Suha had studied medicine in Baghdad on an Iraqi state scholarship. She admits to a sense of personal indebtedness to Saddam Hussein which she attempts to repay with prayers for Allah’s forgiveness of his many sins. She thinks of him more as a cruel and super-strict father than a political dictator; red was out because it betrayed allegiance to communism and so no red was acceptable in anything you put on, not even as a stripe on a pair of pajamas. That must have been why he was the darling of the Americans early in his career when the Cold War was at its zenith.
Born and raised in Lebanon, Suha also owns up to having had a degree of abstract romanticism when it came to imagining Palestine. Till, as a teenager, she took a trip that brought her to a mountain top close to the western end of the border with Israel. Suddenly she realized that Palestine was right there under her nose; Acre, the regional center city of which her parents and uncles spoke so often was right there at the distance just before Haifa at the horizon. Closer yet was the coastal plane, lands that once fed her mother’s family, the Rustoms of Dannoun, and her father’s family, the Khalils of El-Bassah. After that trip, she says, her infatuation with her nearby homeland grew even stronger and her sense of belonging to the soil her feet never walked redoubled.
Again and again Suha repeated her special appeal to the four of us, her relatives from Paradise Lost: “Ihna akalnaha!- We have suffered the worst possible loss! The only hope we still have is the connection through you. Khalliku mahalku-Stay put, please!”
Suha relates an incident during a UN function in a European capital. “A fellow UN worker from Slovenia sat next to me on the bus. She asked where I was from and I told her in detail. All of a sudden she started sobbing. During the whole period we were there her eyes would fill with tears every time she saw me. I never found out if she had suffered some family separation of her own or what was behind that. Perhaps she just was a sensitive human being.”
On our trip back our luggage was lighter. We had parted with a load of home-made Palestinian olive oil soap that cousin Amineh, Suha’s mother, had asked for from another cousin here in Arrabeh. And I had taken with me a 1.5 liter coke bottle refilled with Rubb, my own homemade carob molasses, as a special present. She promised to share it not only with her mother but also with her uncle Faisal, my own playmate from the Nakba days who has retired from a career of medical practice in Libya. Suha’s sister, married to an Iraqi engineer and living in Canada will miss out. And so will relatives in the Gulf and in Syria. "We have scattered across the face of the earth; globalization at its best!", Suha adds with bitter sarcasm.
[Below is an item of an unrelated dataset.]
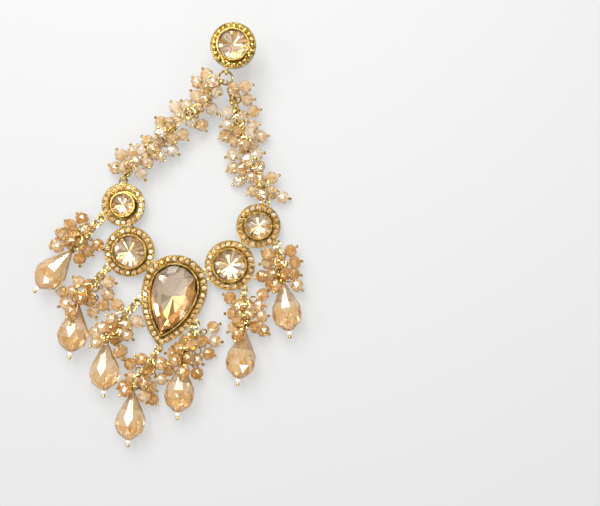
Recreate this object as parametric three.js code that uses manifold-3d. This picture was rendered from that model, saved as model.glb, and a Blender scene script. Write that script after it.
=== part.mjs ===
// Chandelier earring with an antique gold finish, champagne crystals and faceted glass beads.
// Millimetres. X is right and Y up in the photographed view, Z is up from the surface it lies on.
// The origin is on that surface, under the centre of the pear setting's round end.
import * as THREE from "three";
import { mergeVertices } from "three/addons/utils/BufferGeometryUtils.js";
import ManifoldModule from "manifold-3d";

const { Manifold, Mesh: ManifoldMesh } = await loadManifold();

// Clearance between neighbouring pieces
const GAP = 0.3;

// Wire and rings: radius of the wire, and radius from a ring's centre to the middle of its wire
const WIRE = 0.3;
const WIRE_SIDES = 5;
const RING_SIDES = 10;
const EYE_RING = 0.95;
const HANG_RING = 1.35;
const LINK_RING = 1.0;
const LOOP_RING = 0.95;
const JUMP_RING = 1.75;
const JOINING_RING = 1.4;
const RING_ROLL = 62;
const BACK_LOOP_RING = 0.85;

// Beads on headpins, and the chain that carries them
const BEAD_RADIUS = 1.8;
const BEAD_LENGTH = 3.2;
const BEAD_SIDES = 10;
const PIN_RADIUS = 0.4;
const CHAIN_RADIUS = 0.32;
const STRAND_CLIMB = 2.4;
const SIDE_SLOPE = 0.85;

// Faceted drop, with a seed pearl and a ball below it on its pin
const DROP_LENGTH = 12;
const DROP_RADIUS = 4.05;
const DROP_SIDES = 10;
const DROP_AXIS_HEIGHT = 4.15;
const DROP_PROFILE = [[0.39, 0.72], [0.67, 1], [0.89, 0.82], [1, 0.3]];
const DROP_BLOCKS = [
  [0, 0.15], [0.1, 0.3], [0.2, 0.42], [0.3, 0.55], [0.4, 0.68], [0.55, 0.85], [0.7, 0.92],
];
const PEARL_RADIUS = 0.7;
const PIN_BALL_RADIUS = 0.5;
const PIN_BARE = 0.3;

// Settings: widths are radii of the girdle and the rim, heights are above the setting's own back
const SETTING_SIDES = 16;
const BEZEL_WALL = 0.15;
const LIP = 0.15;
const LIP_RISE = 0.35;
const LIP_THICKNESS = 0.2;
const CUP_FLOOR = 0.6;
const GIRDLE = 0.3;
const CROWN = 0.9;
const CULET = 0.15;
const STONE_SIDES = 12;
const STONE_TABLE = 0.52;
const LOW_CUP = { plateBottom: 1.8, plateTop: 3.0, girdleAt: 3.6 };
const STUD_CUP = { plateBottom: 0, plateTop: 1.5, girdleAt: 2.3 };
const SETTINGS = {
  stud: { x: 15.84, y: 61.87, z: 8.9, girdle: 3.75, rim: 5.85, ...STUD_CUP },
  small_left: { x: -13.62, y: 21.72, z: 0, girdle: 2.85, rim: 5.6, ...LOW_CUP },
  large_left: { x: -12.0, y: 9.42, z: 0, girdle: 4.15, rim: 6.5, ...LOW_CUP },
  large_right: { x: 14.4, y: 5.81, z: 0, girdle: 4.15, rim: 6.5, ...LOW_CUP },
  small_right: { x: 21.92, y: 16.15, z: 0, girdle: 3.25, rim: 5.75, ...LOW_CUP },
};
const PEAR_WIDTH = 16.9;
const PEAR_LENGTH = 24.4;
const PEAR_TILT = -15.5;
const PEAR_HALO = 2.45;
const PEAR_ARC_STEPS = 4;
const PEAR_TABLE = 0.58;
const PEAR_KEEL = 2.5;

// Loops on the backs of the settings, and the neighbours that a ring joins there
const BACK_LOOP_HEIGHT = 1.2;
const NEIGHBOURS = [
  ["small_left", "large_left"], ["large_left", "pear"], ["pear", "large_right"],
  ["large_right", "small_right"],
];

// Ring below the stud: bearing of its eye, how steeply it hangs, and the strands' bearings on it
const STUD_EYE_BEARING = -104;
const JUMP_RING_DROP = 0.55;
const STRAND_SPREAD = 36;

// Ear post and nut
const POST_RADIUS = 0.45;
const NUT_RADIUS = 2.6;
const NUT_HEIGHT = 3.2;
const NUT_EDGE = 1;
const NUT_FOOT = 2.4;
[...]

As the taxicab drove down the barren hills of Jordan I was tired enough to fall asleep. I had a restless and nightmare-interrupted sleep the night before. I kept dreaming of being forced out of my home and becoming a refugee myself. I woke up in the midst of the Jordan Valley fields brimming with fresh vegetable produce. Were we in a ‘normal situation’ these farmers could sell their vegetables in Arrabeh’s bustling framers’ market every Tuesday and Saturday.